Ce fut Taguieff qui pleurnicha !
(Pardonnez-moi, j'ai déplacé le rythme et affaibli la rime... Mais tout le monde ne peut avoir le talent de monsieur Taguieff.)
Sa réponse à madame David, publiée dans le Nouvel Obs, qui, par le jeu des réponses aux réponses, initie un "débat" d'un intérêt fort médiocre, est introduite par un modèle de prose pleurnicharde de la plus belle eau.
Je ne m'en lasse pas :
J'avoue avoir été blessé par votre article sur BibliObs, stupéfié par la virulence de vos attaques, et aussi très étonné : comment avez-vous pu vous contenter de reprendre, sans y regarder de plus près, des attaques contre moi venant de milieux communistes, islamistes et «antisionistes» professionnels? Faire confiance à de douteux délateurs? Et ce, alors que je fais l'objet d'une véritable chasse à l'homme lancée par diverses officines? Qui est pourchassé dans cette affaire? Qui est mis au pilori? Et qui est encensé d'une façon aveugle et unanime, si ce n'est Stéphane Hessel? Faire passer aujourd'hui l'«icône» Hessel pour une victime relève du tour de force. Il n'est pas de figure «morale» aussi adulée et encensée dans l'espace médiatique. Ma situation est tout autre. Mais j'imagine que vous n'en avez aucune idée. Savez-vous que mes employeurs sont assaillis d'appels téléphoniques orchestrés, selon des tactiques d'inspiration maccarthyste, demandant des sanctions professionnelles contre ma personne? Que j'ai dû annuler toutes mes interventions publiques dans des lieux universitaires, compte tenu des menaces et des risques de «désordre»?
Malgré l'émotion compassionnelle qui vous étreint, il faut continuer pour découvrir que monsieur Taguieff ne saurait confirmer ce qui a été lu, il semble, sur son "mur" Facebook, car il a "supprimé rapidement tout le passage".
"Si j'ai supprimé le passage, c'est précisément parce que je pensais que la dimension littéraire de la satire ne serait pas perçue et que la métaphore polémique serait malencontreusement prise à la lettre."
Et pour bien montrer qu'il nous prend pour des demeurés, car cela non plus nous aurions pu ne pas le comprendre, notre auteur cite l'épigramme de Voltaire sur Fréron et nous explique que "non sans effronterie", il a substitué "Hessel" à "Fréron".
C'est vraiment gracieux de sa part.
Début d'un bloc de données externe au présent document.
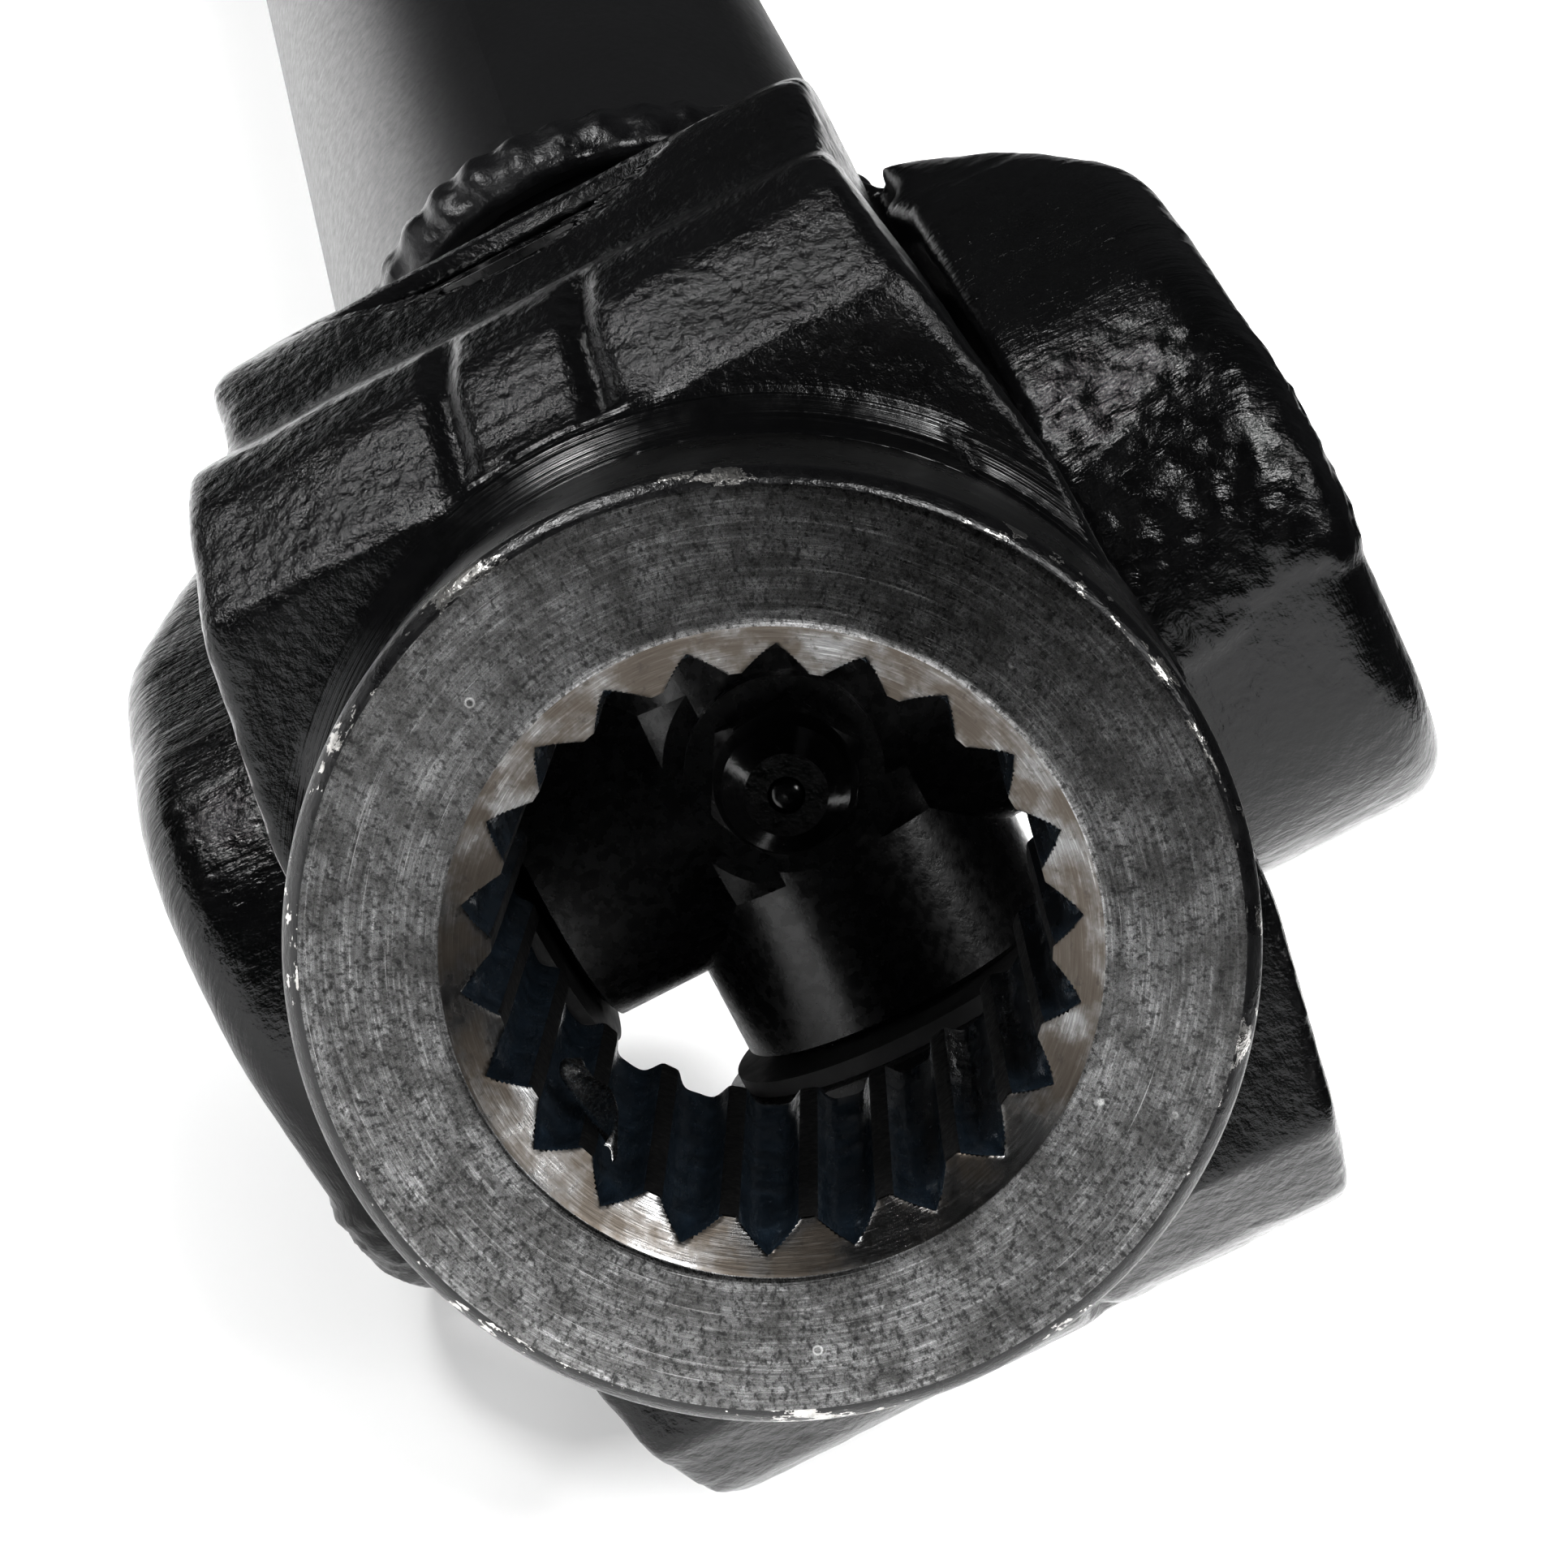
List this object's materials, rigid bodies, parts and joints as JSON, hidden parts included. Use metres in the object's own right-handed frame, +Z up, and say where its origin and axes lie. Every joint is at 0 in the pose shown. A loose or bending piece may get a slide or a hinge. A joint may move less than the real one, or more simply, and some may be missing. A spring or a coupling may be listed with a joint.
{
  "type": "universal joint shaft",
  "caption": "Black painted cardan shaft: welded drive tube with a universal joint at each end and splined outer yokes, shown with the joints bent.",
  "frame": {"origin": "middle of the whole shaft, on the surface that it lies on", "axes": "+X along the drive tube towards the front joint, +Z up from the surface, +Y across"},
  "size_m": [0.3668, 0.069, 0.0669],
  "materials": {
    "black_paint": "gloss",
    "forged_yoke": "gloss",
    "bearing_steel": "satin",
    "spring_steel": "satin",
    "plated_steel": "satin",
    "seal_rubber": "matte"
  },
  "bodies": {
    "shaft": {"drive_tube": "black_paint", "front_tube_left_bearing_cup": "bearing_steel", "front_tube_left_cup_seal": "seal_rubber", "front_tube_left_needle_rollers": "bearing_steel", "front_tube_left_snap_ring": "spring_steel", "front_tube_right_bearing_cup": "bearing_steel", "front_tube_right_cup_seal": "seal_rubber", "front_tube_right_needle_rollers": "bearing_steel", "front_tube_right_snap_ring": "spring_steel", "front_tube_yoke": "black_paint", "front_weld_bead": "black_paint", "rear_tube_left_bearing_cup": "bearing_steel", "rear_tube_left_cup_seal": "seal_rubber", "rear_tube_left_needle_rollers": "bearing_steel", "rear_tube_left_snap_ring": "spring_steel", "rear_tube_right_bearing_cup": "bearing_steel", "rear_tube_right_cup_seal": "seal_rubber", "rear_tube_right_needle_rollers": "bearing_steel", "rear_tube_right_snap_ring": "spring_steel", "rear_tube_yoke": "black_paint", "rear_weld_bead": "black_paint"},
    "front_spider": {"front_cross": "bearing_steel", "front_grease_nipple": "plated_steel"},
    "front_end_fork": {"front_splined_yoke": "forged_yoke", "front_yoke_lower_bearing_cup": "bearing_steel", "front_yoke_lower_cup_seal": "seal_rubber", "front_yoke_lower_needle_rollers": "bearing_steel", "front_yoke_lower_snap_ring": "spring_steel", "front_yoke_upper_bearing_cup": "bearing_steel", "front_yoke_upper_cup_seal": "seal_rubber", "front_yoke_upper_needle_rollers": "bearing_steel", "front_yoke_upper_snap_ring": "spring_steel"},
    "rear_spider": {"rear_cross": "bearing_steel", "rear_grease_nipple": "plated_steel"},
    "rear_end_fork": {"rear_splined_yoke": "forged_yoke", "rear_yoke_lower_bearing_cup": "bearing_steel", "rear_yoke_lower_cup_seal": "seal_rubber", "rear_yoke_lower_needle_rollers": "bearing_steel", "rear_yoke_lower_snap_ring": "spring_steel", "rear_yoke_upper_bearing_cup": "bearing_steel", "rear_yoke_upper_cup_seal": "seal_rubber", "rear_yoke_upper_needle_rollers": "bearing_steel", "rear_yoke_upper_snap_ring": "spring_steel"}
  },
  "joints": [
    {"name": "front_spider_swing", "type": "hinge", "parent": "shaft", "child": "front_spider", "pos_m": [0.13, 0.00191, 0.03182], "axis": [0, -0.6811, -0.7322], "range_deg": [-46.2, 3.8]},
    {"name": "front_fork_swing", "type": "hinge", "parent": "front_spider", "child": "front_end_fork", "pos_m": [0.13, 0.00191, 0.03182], "axis": [-0.3616, -0.6826, 0.635], "range_deg": [-23.6, 26.4]},
    {"name": "rear_spider_swing", "type": "hinge", "parent": "shaft", "child": "rear_spider", "pos_m": [-0.13, 0.00191, 0.03182], "axis": [0, 0.6811, 0.7322], "range_deg": [-46.2, 3.8]},
    {"name": "rear_fork_swing", "type": "hinge", "parent": "rear_spider", "child": "rear_end_fork", "pos_m": [-0.13, 0.00191, 0.03182], "axis": [0.3616, -0.6826, 0.635], "range_deg": [-25, 25]}
  ]
}
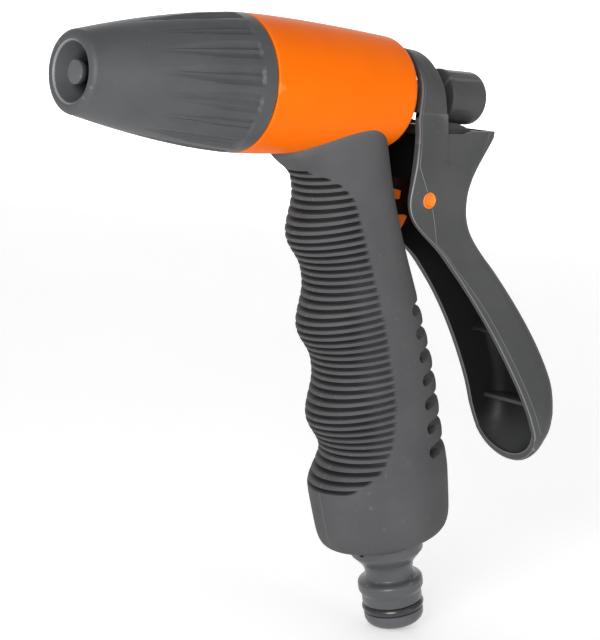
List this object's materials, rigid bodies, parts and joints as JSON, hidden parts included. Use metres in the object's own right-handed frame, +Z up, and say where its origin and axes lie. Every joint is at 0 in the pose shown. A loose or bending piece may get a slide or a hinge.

Nous n'aurions pu ne pas saisir le sel de son "effronterie", tant il est vrai que nous allons rarement aussi loin dans la "dimension littéraire"...
Sans parler de cette curieuse "envie de lui écraser la tête", qui a pourtant été le moteur initial des calamiteuses associations d'idées de madame David, monsieur Taguieff tente de revenir à son désaccord avec Stéphane Hessel, portant sur les "positions anti-israéliennes, de plus en plus radicales" de celui-ci. Il cite alors un des gribouillages (non privé, celui-là) de son "mur":
"Il aurait certainement pu finir sa vie d'une façon plus digne, sans appeler à la haine contre Israël, joignant sa voix à celles des pires antijuifs. Même le grand âge ne rend pas imperméable à la vanité, et ne met pas fin au goût d'être applaudi."
En plus de la "métaphore polémique" que nous avons tant de mal à comprendre, monsieur Taguieff peut aussi pratiquer le poncif dédaigneux envers le "grand âge".
Notre "sommité mondiale de l'histoire des idées et chercheur au CNRS", comme le présentent certains de ses amis, ne saurait terminer cette première réponse sans faire allusion aux deux attaques ad hominem qu'il développe depuis quelques temps en direction de Stéphane Hessel:
Tout ce que j'ai affirmé concernant certains faits de la vie de l'ancien diplomate (son statut de déporté politique alors qu'il est donné pour un «rescapé de la Shoah», sa pseudo-participation à la rédaction de la Déclaration universelle des droits de l'homme, etc.) est fondé sur une lecture critique de ses propres témoignages (le problème, c'est qu'il varie beaucoup dans ses déclarations !), recoupés avec d'autres sources d'information.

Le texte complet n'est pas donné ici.